Excerpt from a dataset:

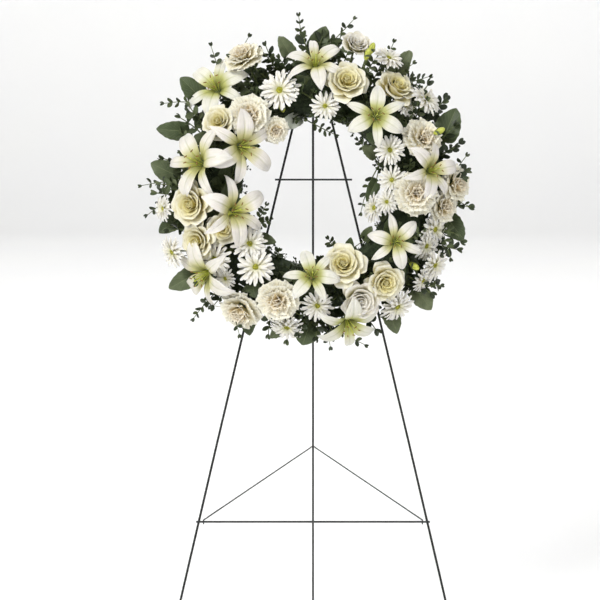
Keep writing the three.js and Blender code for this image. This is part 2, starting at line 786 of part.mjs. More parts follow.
function asMesh(name, geometry, finish) {
  const mesh = new THREE.Mesh(geometry, new THREE.MeshStandardMaterial(finish));
  mesh.name = name;
  return mesh;
}

function wreathGroup() {
  const blooms = settledBlooms();
  const pins = [[0, 192, 32], [-108, -160, 7], [108, -160, 7]].map(tiePin);
  const pinHoles = pins.map((pin) => swollen(toSolid(pin), TOUCH));
  const wreath = new THREE.Group();
  wreath.add(asMesh('tray_ring', toGeometry(cleared(toSolid(trayRing()), pinHoles)), trayFinish));
  const stemHoles = blooms.map((one) => swollen(one.stem, TOUCH));
  const foam = largestPiece(cleared(toSolid(foamRing()), [...stemHoles, ...pinHoles]));
  wreath.add(asMesh('foam_ring', toGeometry(foam), foamFinish));
  pins.forEach((pin, i) => wreath.add(asMesh(`tie_pin_${i + 1}`, pin, pinFinish)));
  blooms.forEach((one) => wreath.add(asMesh(one.name, toGeometry(one.solid), one.finish)));
  wreath.rotation.x = Math.PI / 2 - LEAN;
  wreath.position.copy(frontPlanePoint(WREATH_SHARE));
  return wreath;
}

function easelGroup() {
  const upperX = legX(UPPER_CROSS_SHARE);
  const lowerX = legX(LOWER_CROSS_SHARE) + LOWER_CROSS_PAST;
  const easel = new THREE.Group();
  easel.add(asMesh('front_leg_left', frontLeg(-1), steelFinish));
  easel.add(asMesh('front_leg_right', frontLeg(1), steelFinish));
  easel.add(asMesh('pivot_bar', crossWire(PIVOT_SHARE, PIVOT_BAR_HALF, PIVOT_BAR_HALF), crossFinish));
  const upper = crossWire(UPPER_CROSS_SHARE, upperX + UPPER_CROSS_LEFT, upperX + UPPER_CROSS_RIGHT);
  easel.add(asMesh('upper_cross_wire', upper, crossFinish));
  easel.add(asMesh('lower_cross_wire', crossWire(LOWER_CROSS_SHARE, lowerX, lowerX), crossFinish));
  easel.add(asMesh('rear_leg', rearLeg(), steelFinish));
  easel.add(asMesh('brace_wire', braceWire(), crossFinish));
  return easel;
}

// The origin is the middle of the whole object's footprint box, on the floor.
const group = new THREE.Group();
group.add(easelGroup(), wreathGroup());
group.updateMatrixWorld(true);
const extent = new THREE.Box3().setFromObject(group, true);
group.position.set(-(extent.min.x + extent.max.x) / 2, -(extent.min.y + extent.max.y) / 2, -extent.min.z);

export default group;
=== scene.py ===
import math
import random

import bmesh
import bpy
from mathutils import Matrix, Vector


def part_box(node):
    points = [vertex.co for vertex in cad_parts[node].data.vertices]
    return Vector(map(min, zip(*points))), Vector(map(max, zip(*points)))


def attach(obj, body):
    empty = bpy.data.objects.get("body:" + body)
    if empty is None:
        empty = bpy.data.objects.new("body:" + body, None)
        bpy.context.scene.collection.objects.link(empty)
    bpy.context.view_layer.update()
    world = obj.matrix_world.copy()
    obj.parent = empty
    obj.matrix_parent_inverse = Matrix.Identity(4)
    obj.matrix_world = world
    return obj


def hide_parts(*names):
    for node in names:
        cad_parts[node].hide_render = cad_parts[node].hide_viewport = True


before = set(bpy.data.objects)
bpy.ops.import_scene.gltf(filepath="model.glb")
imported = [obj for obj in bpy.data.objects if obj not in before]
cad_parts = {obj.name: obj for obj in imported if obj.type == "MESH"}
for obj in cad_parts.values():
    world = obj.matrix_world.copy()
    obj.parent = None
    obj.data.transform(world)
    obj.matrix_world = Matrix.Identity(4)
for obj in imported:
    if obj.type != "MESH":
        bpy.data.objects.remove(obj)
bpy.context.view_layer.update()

flowerBody = "front_frame"
chance = random.Random(8)
vary = chance.uniform  # a chance number between two others
print("frame loaded")


# Camera, floor and light

view = {"back": 3.492, "up": 1.319, "pitch": 81.2, "lens": 100.9, "shift": -13 / 600}
studio = {"floor": 32, "wall": 9, "bendRadius": 3, "wallBehind": 8, "near": 0.1, "world": 0.8,
          "aim": (0, -0.05, 0.85)}
lamps = [
    {"place": (-2.1, -2.9, 3.1), "size": 1.5, "power": 132},
    {"place": (2.6, -2.2, 2.1), "size": 2.2, "power": 34},
    {"place": (0.2, 1.8, 3.6), "size": 2, "power": 60},
    {"place": (0, -3.6, 0.9), "size": 1.8, "power": 14},
]
# Two pairs light the studio's wall and its floor, the others the wreath
lamps += [{"place": (2.6 * s, 3.4, 5.2), "aim": (s, 8, 1.6), "size": 4, "power": 145} for s in (-1, 1)]
lamps += [{"place": (2.6 * s, -5.4, 5.2), "aim": (s, -12, 0), "size": 4, "power": 55} for s in (-1, 1)]


def toMode(mode):
    bpy.ops.object.mode_set(mode=mode)


def deselectAll():
    if bpy.context.object and bpy.context.object.mode != "OBJECT":
        toMode("OBJECT")
    bpy.ops.object.select_all(action="DESELECT")


def onlyActive(piece):
    deselectAll()
    piece.select_set(True)
    bpy.context.view_layer.objects.active = piece


def pick(piece, wanted):  # selects the vertices whose numbers are in the set wanted
    mesh = bmesh.from_edit_mesh(piece.data)
    for vertex in mesh.verts:
        vertex.select = vertex.index in wanted
    mesh.select_flush_mode()
    bmesh.update_edit_mesh(piece.data)


def setCamera():
    deselectAll()
    low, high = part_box("foam_ring")
    place = ((low[0] + high[0]) / 2, -view["back"], view["up"])
    bpy.ops.object.camera_add(location=place, rotation=(math.radians(view["pitch"]), 0, 0))
    camera = bpy.context.object
    camera.data.lens = view["lens"]
    camera.data.shift_x = view["shift"]
    camera.data.dof.use_dof = False
    bpy.context.scene.camera = camera


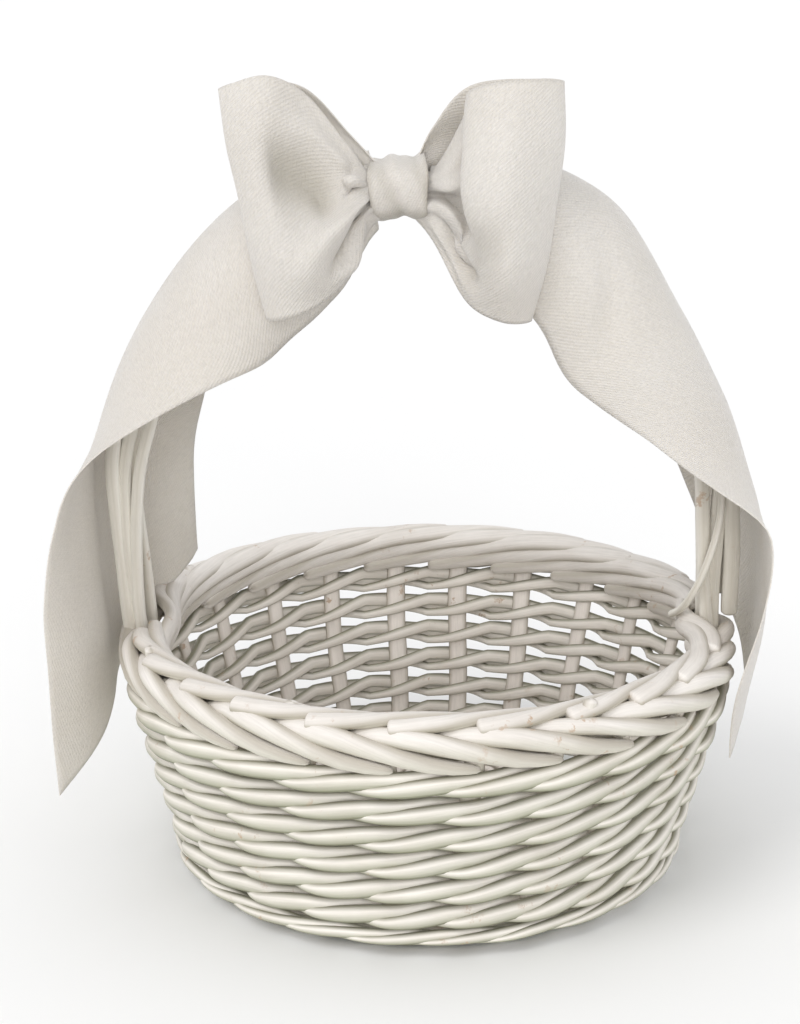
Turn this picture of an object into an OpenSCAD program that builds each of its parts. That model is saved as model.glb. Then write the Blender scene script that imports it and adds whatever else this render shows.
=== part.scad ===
// Flower girl basket: a round bowl of white willow rods with a rolled border,
// a fixed hoop handle of bundled rods and a wide ribbon tied in a bow at its top.
// +Z is up. The origin is the middle of the ring that the basket stands on.
// The hoop spans X and the bow faces -Y.

/* [Bowl] */
// Height of the rim above the floor
rim_height = 95; // [92:1:110]
// Outer radius of the border
rim_radius = 115; // [113:1:125]
// Radius of the stakes where they leave the base
stake_base_radius = 88.5; // [84:0.5:90]
// Number of stakes round the wall, two for each end of a base stick
stake_count = 24; // [24]
// Diameter of a stake
stake_diameter = 4.6; // [3.5:0.1:5]
// Rounds of three-rod wale up the wall
wale_rounds = 6; // [5:1:6]
// Radial thickness of a wale rod
wale_thickness = 4.2; // [3:0.1:5]

/* [Base] */
// Outer radius of the ring that the basket stands on
foot_radius = 84; // [82:0.5:88]
// Radial width of that ring
foot_width = 7; // [5:0.5:8]
// Width of a base stick
stick_width = 6; // [4:0.5:7]
// Distance between the turns of a base weaver
weaver_pitch = 6; // [5:0.5:8]

/* [Hoop handle] */
// Radius of the hoop at the middle of its bundle of rods
hoop_radius = 105; // [100:1:108]
// Height of the middle of the hoop's arc
hoop_centre_height = 148; // [140:1:160]
// Diameter of a hoop rod
hoop_rod_diameter = 5.8; // [4:0.1:6]
// Angle by which the hoop leans to its left, about the rim
hoop_lean = 3.2; // [0:0.2:4]

/* [Ribbon and bow] */
// Thickness of the ribbon
ribbon_thickness = 0.8; // [0.6:0.1:1.2]
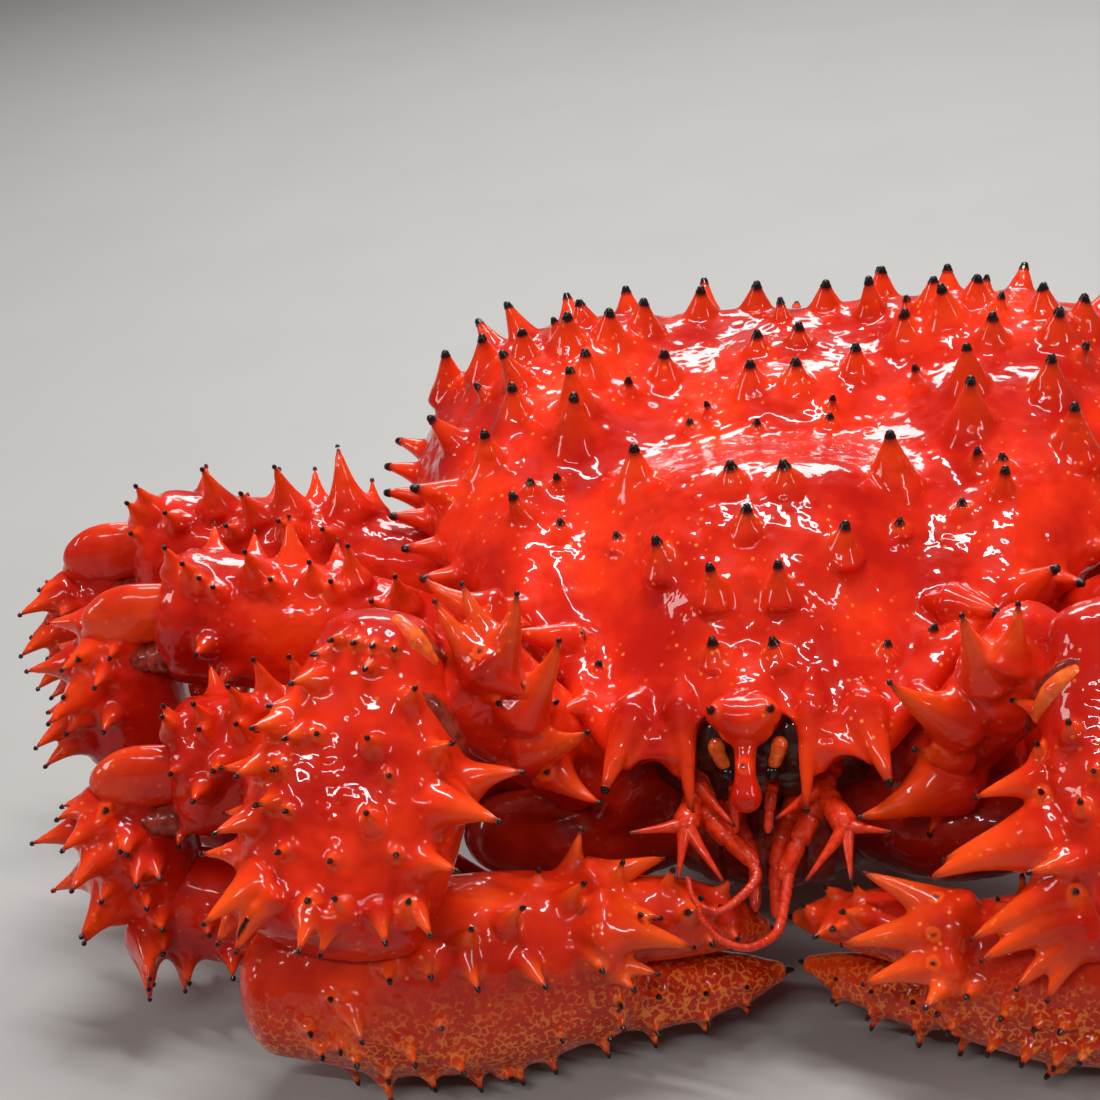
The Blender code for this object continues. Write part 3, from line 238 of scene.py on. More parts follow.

• The problem
Would you quote everything above from the line containing "on the floor." down to the line containing "cad_parts[node].hide_render = cad_parts[node].hide_viewport"? Include both of those lines and nothing else.

• Answer to this exercise
// The origin is the middle of the whole object's footprint box, on the floor.
const group = new THREE.Group();
group.add(easelGroup(), wreathGroup());
group.updateMatrixWorld(true);
const extent = new THREE.Box3().setFromObject(group, true);
group.position.set(-(extent.min.x + extent.max.x) / 2, -(extent.min.y + extent.max.y) / 2, -extent.min.z);

export default group;
=== scene.py ===
import math
import random

import bmesh
import bpy
from mathutils import Matrix, Vector


def part_box(node):
    points = [vertex.co for vertex in cad_parts[node].data.vertices]
    return Vector(map(min, zip(*points))), Vector(map(max, zip(*points)))


def attach(obj, body):
    empty = bpy.data.objects.get("body:" + body)
    if empty is None:
        empty = bpy.data.objects.new("body:" + body, None)
        bpy.context.scene.collection.objects.link(empty)
    bpy.context.view_layer.update()
    world = obj.matrix_world.copy()
    obj.parent = empty
    obj.matrix_parent_inverse = Matrix.Identity(4)
    obj.matrix_world = world
    return obj


def hide_parts(*names):
    for node in names:
        cad_parts[node].hide_render = cad_parts[node].hide_viewport = True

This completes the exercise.